Vermont Route 44A (VT 44A) is a 2.994 mi auxiliary route of VT 44 that runs from US 5 and VT 12 in Weathersfield north to VT 44 in Windsor. The highway heads north from its oblique intersection with the U.S. Highway and state route along Back Mountain Road, which follows the east flank of Mount Ascutney. North of the Weathersfield–Windsor town line, VT 44A crosses over I-91 and provides access to Mount Ascutney State Park, which includes a toll road that ascends the mountain. The highway reaches its northern terminus at VT 44 between the town center of Windsor and the town of West Windsor. VT 44A connects VT 44 with I-91 via US 5 and VT 131 in Weathersfield.

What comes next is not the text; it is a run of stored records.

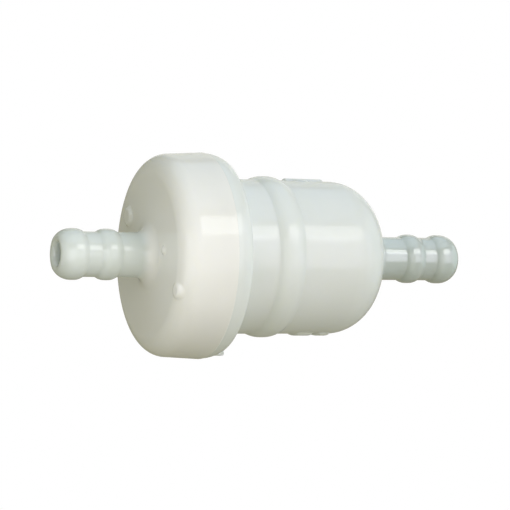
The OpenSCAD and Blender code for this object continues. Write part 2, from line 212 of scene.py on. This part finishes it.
# Melt from the weld that reaches in under the corner of the cap's skirt
weld_flash = 0.7 * mm
rear_corner = [flange_x - edge_chamfer, flange_rear_r]
housing_outline = np.concatenate([
    [[housing_low.x, seat_r], [housing_low.x, rim_r], [flange_front_x, rim_r]],
    [[flange_front_x, flange_r - weld_flash], [flange_front_x - weld_flash, flange_r - weld_flash]],
    [[flange_front_x - weld_flash, flange_r]],
    flank(*rear_corner, flange_front_x, flange_r)[::-1],
    [[flange_x, flange_rear_r - edge_chamfer]],
    arc(flange_x + neck_fillet, body_r + neck_fillet, neck_fillet, 180, 270),
    bead(flange_x + hoop_x, body_r, body_r + hoop_h, hoop_w, bead_land),
    arc(dome_x, dome_centre_r, dome_corner_r, 90, lean),
    arc(crown_x, 0, dome_crown_r, lean, foot_lean),
    nipple(housing_high.x, dome_foot_x, -1)[::-1],
    arc(crown_x, 0, dome_crown_r - body_wall, bore_lean, lean),
    arc(dome_x, dome_centre_r, dome_corner_r - body_wall, lean, 90),
    [[seat_floor_x, chamber_r], [seat_floor_x, seat_r]],
])

tab_w = 4.2 * mm
tab_l = 1.4 * mm
tab_r = flange_rear_r + 0.25 * mm
tab_low_r = tab_r - 1.75 * mm
mark_h = 0.36 * mm
arrow_l = 7.4 * mm
arrow_w = 4.6 * mm
arrow_x = 13.6 * mm
pad_w = 5.0 * mm
pad_ends = [(15.8 * mm, 18.6 * mm), (20.2 * mm, 22.0 * mm)]
fin_t = 1.2 * mm
fin_inset = 2.0 * mm
fin_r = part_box("end_plate")[1].y - fin_inset
fin_end_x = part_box("end_plate")[1].x
margin = 0.4 * mm


def in_marks(p):
    """True for points of the outline where the raised marks or the index tab stand, with a margin."""
    x, r = p[:, 0] - flange_x, p[:, 1]
    marks = (r > body_r - margin) & (x > arrow_x - margin) & (x < pad_ends[-1][1] + margin)
    tab = (x > -flange_t / 2) & (x < margin) & (r > tab_low_r - margin)
    return marks | tab


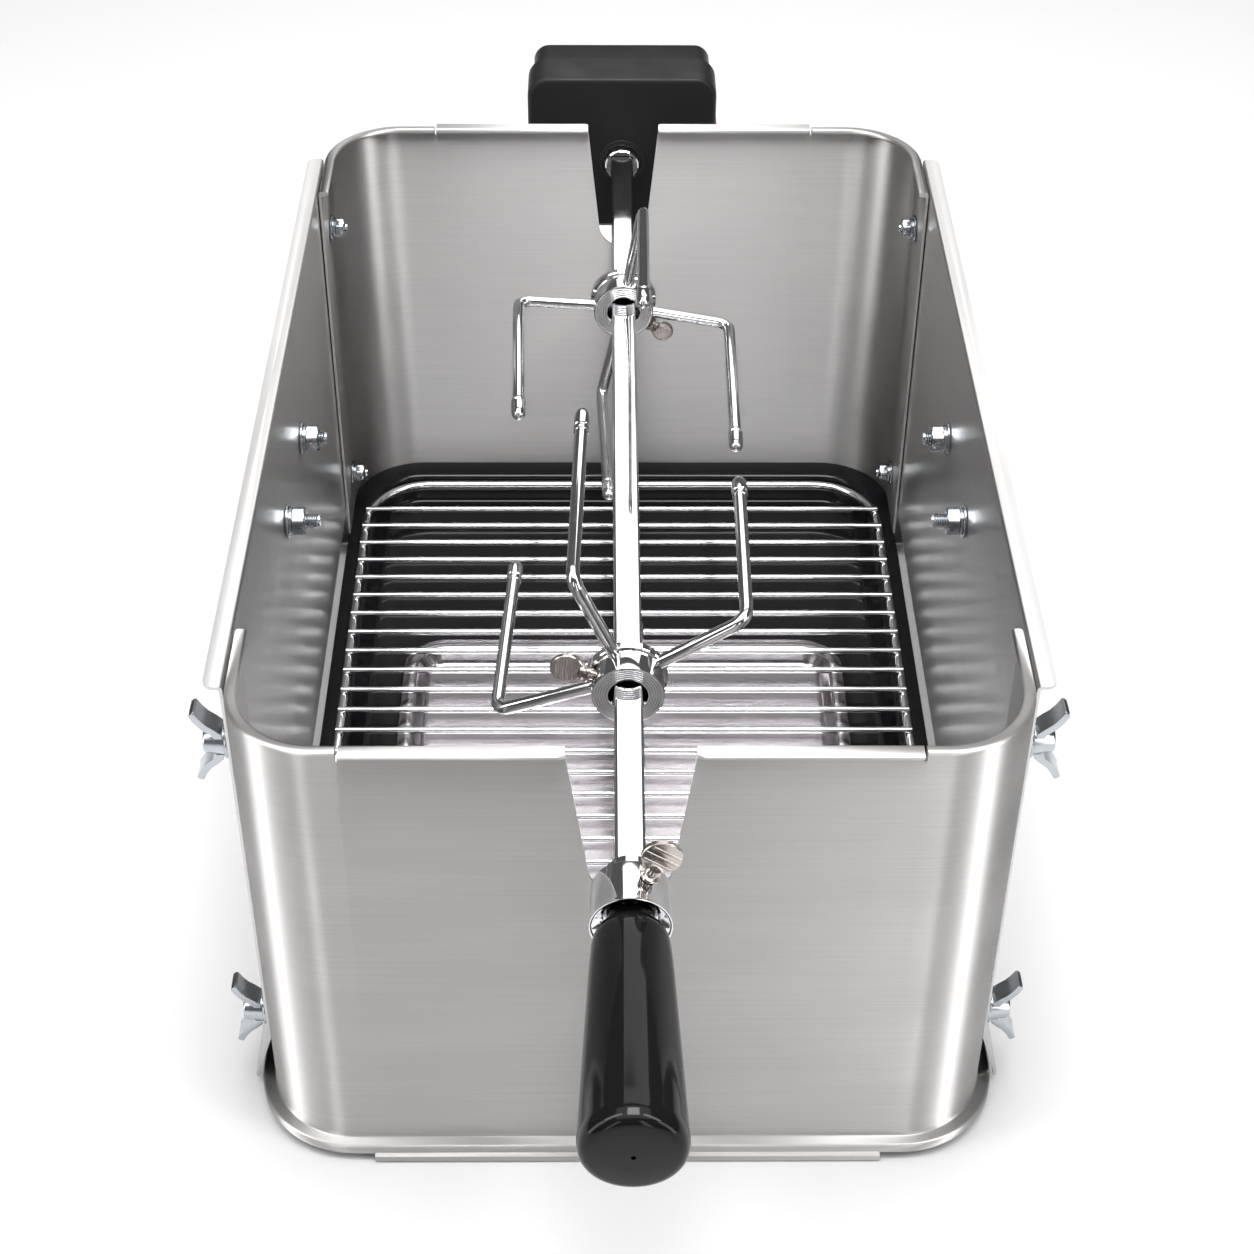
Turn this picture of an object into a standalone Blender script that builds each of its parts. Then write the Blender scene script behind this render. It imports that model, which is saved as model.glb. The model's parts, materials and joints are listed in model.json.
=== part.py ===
"""Open-topped charcoal rotisserie roaster: a bolted sheet-steel box over a fire basin, with a
grate, a motor-driven square spit, two sliding meat forks and a standing-off drive motor.

Frame: origin on the table under the middle of the box, X to the right, Y towards the motor,
Z up.  Lengths in the source are millimetres; MM converts them to metres.
"""
import math

import bmesh
import bpy
from mathutils import Matrix, Vector

MM = 0.001
GAP = 0.3                      # clearance left between separate pieces

# Driving dimensions -----------------------------------------------------------------
SHEET = 1.0                    # thickness of the box sheet
BOX_TOP = 192.0                # top of the rims
BOX_FOOT = 7.0                 # top of the ledge the walls stand on
WALL_X = 127.5                 # outer face of the end panels' legs
WALL_Y = 200.8                 # outer face of the end walls
CORNER = 31.0                  # outer radius of the vertical corners
LEG_END = 142.0                # the end panels' legs stop here
SLIT_X = {-1: 89.8, 1: 82.0}   # slits between corner rims and straight flange, front and rear
SIDE_X = 128.0                 # inner face of the side panels
SIDE_END = 170.5               # half length of the side panels
AXIS_Z = 139.0                 # height of the spit
ROD = 10.0                     # side of the square spit rod
ROD_BORE = 6.8                 # radius of the round bores the rod passes through

BOLT_Y = 163.0                 # corner bolts, front and rear
BOLT_Z = (32.5, 163.0)         # lower and upper corner bolts
M5 = 2.3                       # shank radius of the corner bolts
M6 = 2.8                       # shank radius of the handle bolts
HANDLE_BOLT_Y = (-20.0, 34.0)  # bolts of the side carrying handles
HANDLE_BOLT_Z = 143.0

BASIN_RIM = (125.4, 198.4)     # half sizes of the basin rim
BASIN_RIM_Z = 13.0
GRATE_HALF = (119.5, 176.0)    # half sizes of the grate frame, to the bar's middle
GRATE_BAR = 2.1                # radius of the frame bar
GRATE_WIRE = 1.35              # radius of the cross wires
GRATE_WIRES = 25
WIRE_SPAN_Y = 153.6            # first and last cross wires

HUB_R = 12.8                   # radius of fork hubs and ferrule
PRONG_R = 2.45
PRONG_LONG = 88.0              # length of the prongs along the spit
# Prongs: direction from the axis in degrees, reach, then how far the tip leans in x and in z
REAR_PRONGS = ((-10.6, 46.5, (-0.5, -4.0)), (80.6, 48.4, (-1.0, 8.0)), (176.0, 45.2, (2.5, 0.0)),
               (258.0, 45.6, (3.3, 8.0)))
FRONT_PRONGS = ((33.2, 48.5, (1.4, -5.0)), (113.6, 47.7, (3.0, 9.0)), (198.2, 48.8, (4.2, -3.0)),
                (275.0, 47.0, (0.0, 0.0)))
REAR_HUB_Y = 133.0             # front face of the rear fork's hub
FRONT_HUB_Y = -115.0           # front face of the front fork's hub
FERRULE_Y = (-206.6, -223.4)   # rear end and front rim of the ferrule
HANDLE_Y = (-223.0, -310.6)    # rear neck and end cap of the handle

MOTOR_HALF_W = 44.0
MOTOR_Z = (104.0, 181.0)
MOTOR_Y = (267.0, 288.5, 309.0)   # front face, joint between the shells, rear face
MOTOR_WALL = 2.2

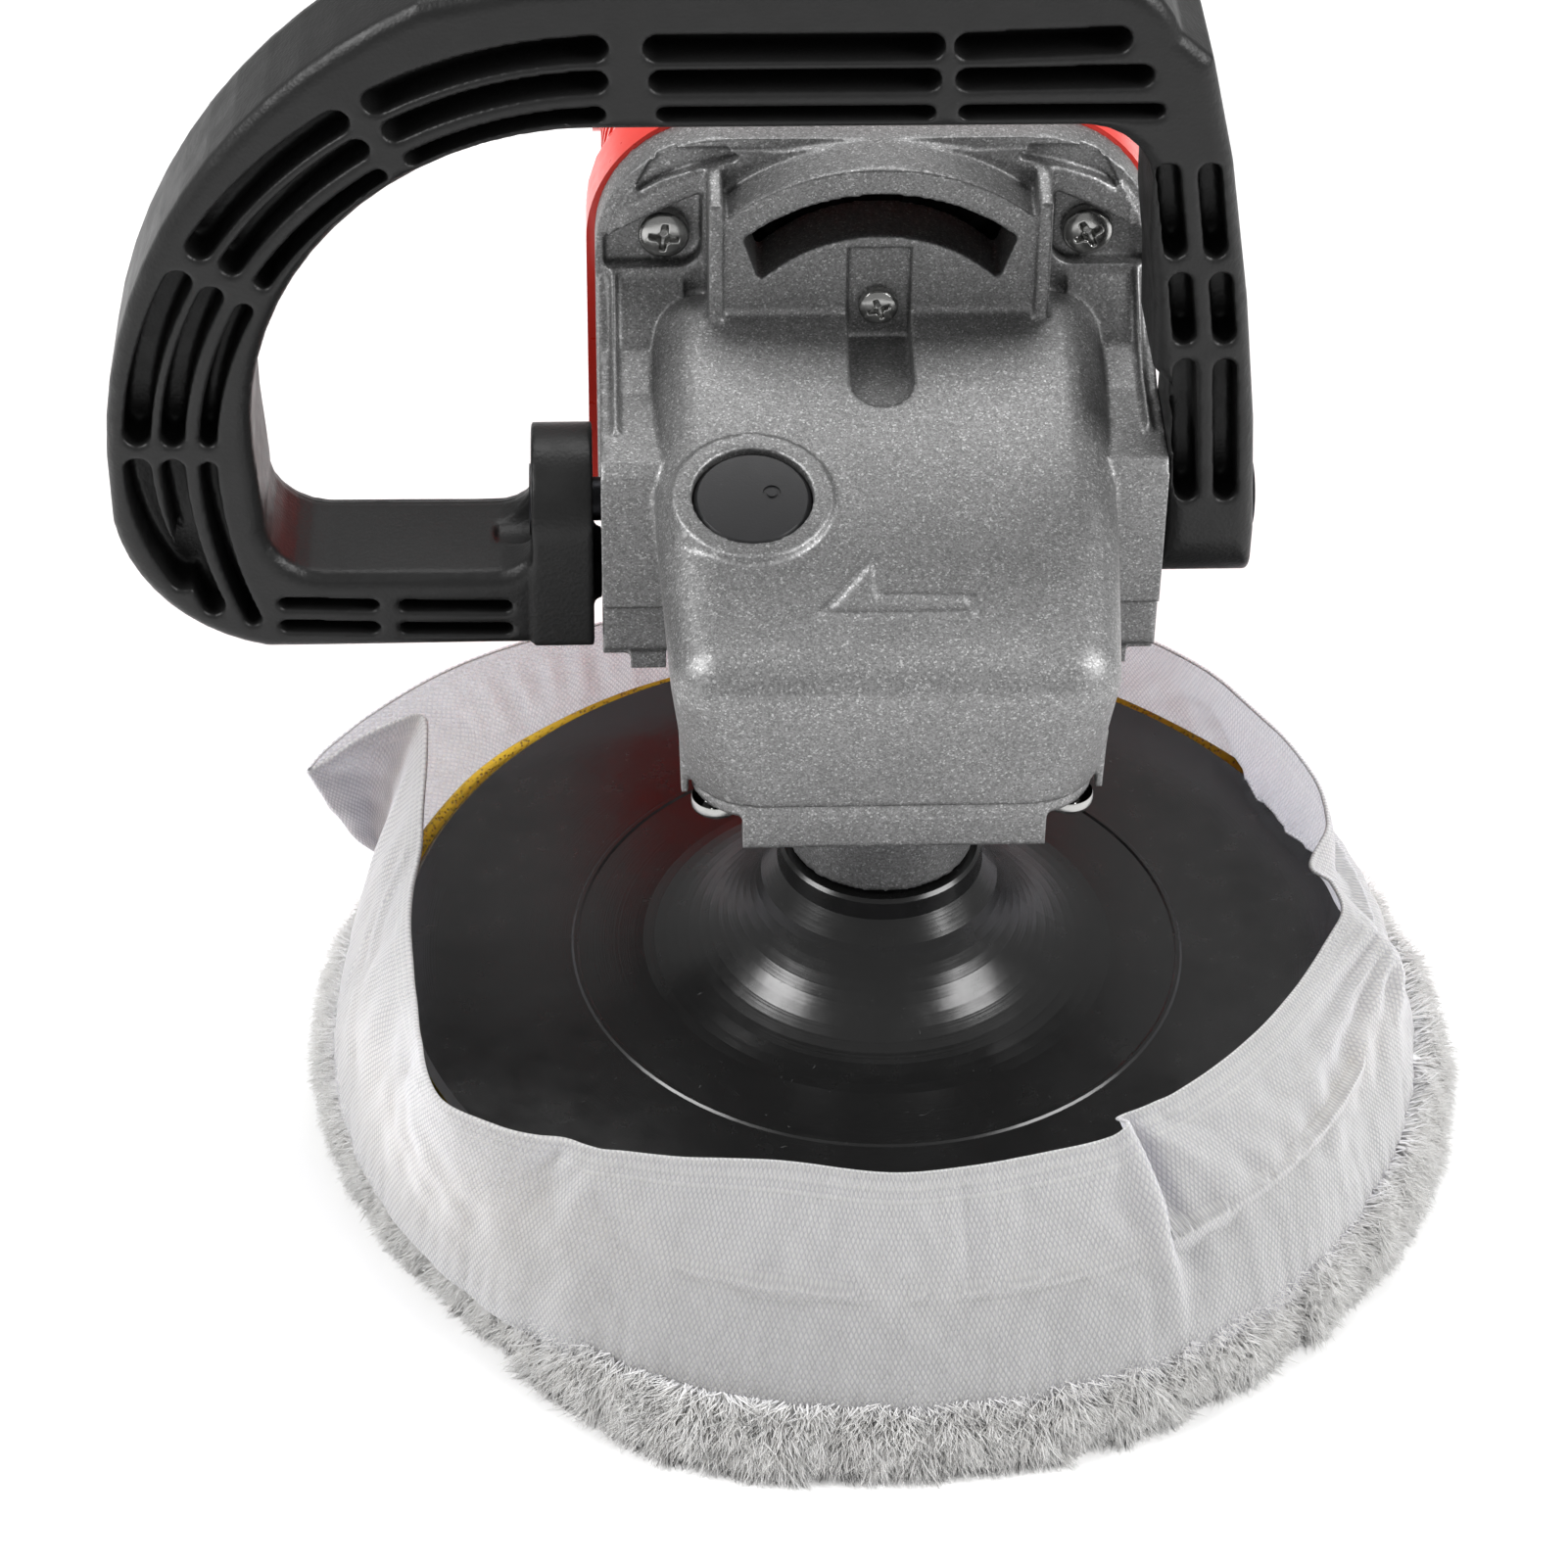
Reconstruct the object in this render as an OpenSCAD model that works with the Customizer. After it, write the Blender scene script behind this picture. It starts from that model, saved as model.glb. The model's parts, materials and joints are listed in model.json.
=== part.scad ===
// Rotary polisher with a side loop handle, a 180 mm backing plate and a wool bonnet.
// Origin: on the spindle axis, at the underside of the wool. +Z is up the spindle,
// +Y runs back along the motor to the rear handle, +X points to the machine's right leg.
// All sizes are in millimetres.

/* [Pad and bonnet] */
// Diameter of the backing plate
plate_d = 180; // [176:1:182]
// Height of the top of the backing plate
plate_top = 33; // [33:0.1:33.2]
// Thickness of the backing plate at its rim
plate_rim = 4; // [3:0.5:4.5]
// Diameter of the wool pile
wool_d = 216; // [212:1:220]
// Thickness of the wool pile with its backing
wool_h = 16; // [14:0.5:16]
// Height of the upper edge of the bonnet's skirt
skirt_top = 46; // [42:1:48]

/* [Gear case] */
// Height of the motor axis
axis_z = 120; // [119.8:0.1:120.2]
// Height of the gear case's underside
case_bottom = 90; // [90:0.1:90.1]
// Half width of the nose at its underside
nose_half_low = 36.4; // [36.2:0.1:36.6]
// Half width of the nose at its shoulder
nose_half = 41; // [40.8:0.1:41.2]
// Slope of the nose's top surface, in degrees
top_slope = 16; // [15.8:0.1:16.2]
// Half width of the flange that meets the motor
flange_half = 51; // [50.5:0.1:51.5]
// Corner radius of the flange
flange_r = 23; // [21:0.5:24]

/* [Gears] */
// Pitch radius of the large bevel gear at its rim
gear_pitch_r = 26.5; // [26.4:0.1:26.6]

/* [Motor] */
// Radius of the motor barrel
barrel_r = 49; // [48.5:0.1:50]
// Where the motor housing ends and the rear handle begins
barrel_end = 200; // [198:1:202]

/* [Loop handle] */
// Front face of the loop handle
loop_front = 16; // [15:0.5:17]
// Back face of the loop handle
loop_back = 44; // [43:0.5:45]
// Height of the loop handle's top
loop_top = 225; // [222:1:228]

/* [Rear handle] */
// Where the rear handle ends
handle_end = 352; // [348:1:356]
// Half width of the grip
grip_half = 22; // [21.5:0.5:23]

/* [Hidden] */

$fn = 96;
smooth = 32;                 // facets round a hull's own children
cut = 1;                     // overshoot of a cutting solid
run = 0.05;                  // radial clearance of a shaft in its bearing
seat = 0.03;                 // gap round a part seated in a casting

silver = [0.62, 0.62, 0.63];
steel = [0.72, 0.72, 0.74];
black = [0.08, 0.08, 0.09];
red = [0.86, 0.12, 0.10];
copper = [0.72, 0.42, 0.22];

// ---- positions along the spindle ----
plate_bottom = plate_top - plate_rim;
hub_top = 57.5;              // top ring of the backing plate's hub
hub_r = 18.6;
insert_top = 57.8;
neck_bottom = 58.5;
neck_r = 17;
block_bottom = 81;           // underside of the retainer's thick middle
ear_bottom = 87.2;           // underside of the retainer's ears
block_half = 26.5;
front_y = -32;               // front face of the nose
retainer_half = 35.4;        // half width of the retainer's ears
retainer_x = 31;             // places of the retainer's screws
retainer_y = 24;
gear_teeth = 41;
pinion_teeth = 11;
bearing_z = 82;
bearing_h = 11;
bearing_r = 17.5;
shaft_r = 7.5;
chamber_r = 28.5;
chamber_top = 118;
gear_bottom = bearing_z + bearing_h + 0.3;
web_bottom = 104;
web_top = 112;
hub_gear_r = 12;
ring_h = 1.1;
needle_bottom = 114.6;
needle_top = 123.4;
needle_r = 8.4;
journal_r = 5.95;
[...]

The 1927 Bureau of Public Roads–Vermont State Highway Department report indicated the unnumbered road along the east flank of Mount Ascutney had an untreated gravel surface. When the state constructed I-91 and Back Mountain Road's bridge across the Interstate in 1965 and 1966, Back Mountain Road was likely relocated and was paved with a bituminous concrete surface. The remainder of the highway was paved with bituminous concrete at an unknown date. The Vermont Agency of Transportation took over maintenance on Back Mountain Road from the towns of Weathersfield and Windsor and assigned VT 44A in February 1987 in exchange for the town of Windsor taking over maintenance on the part of VT 44 east of VT 44A.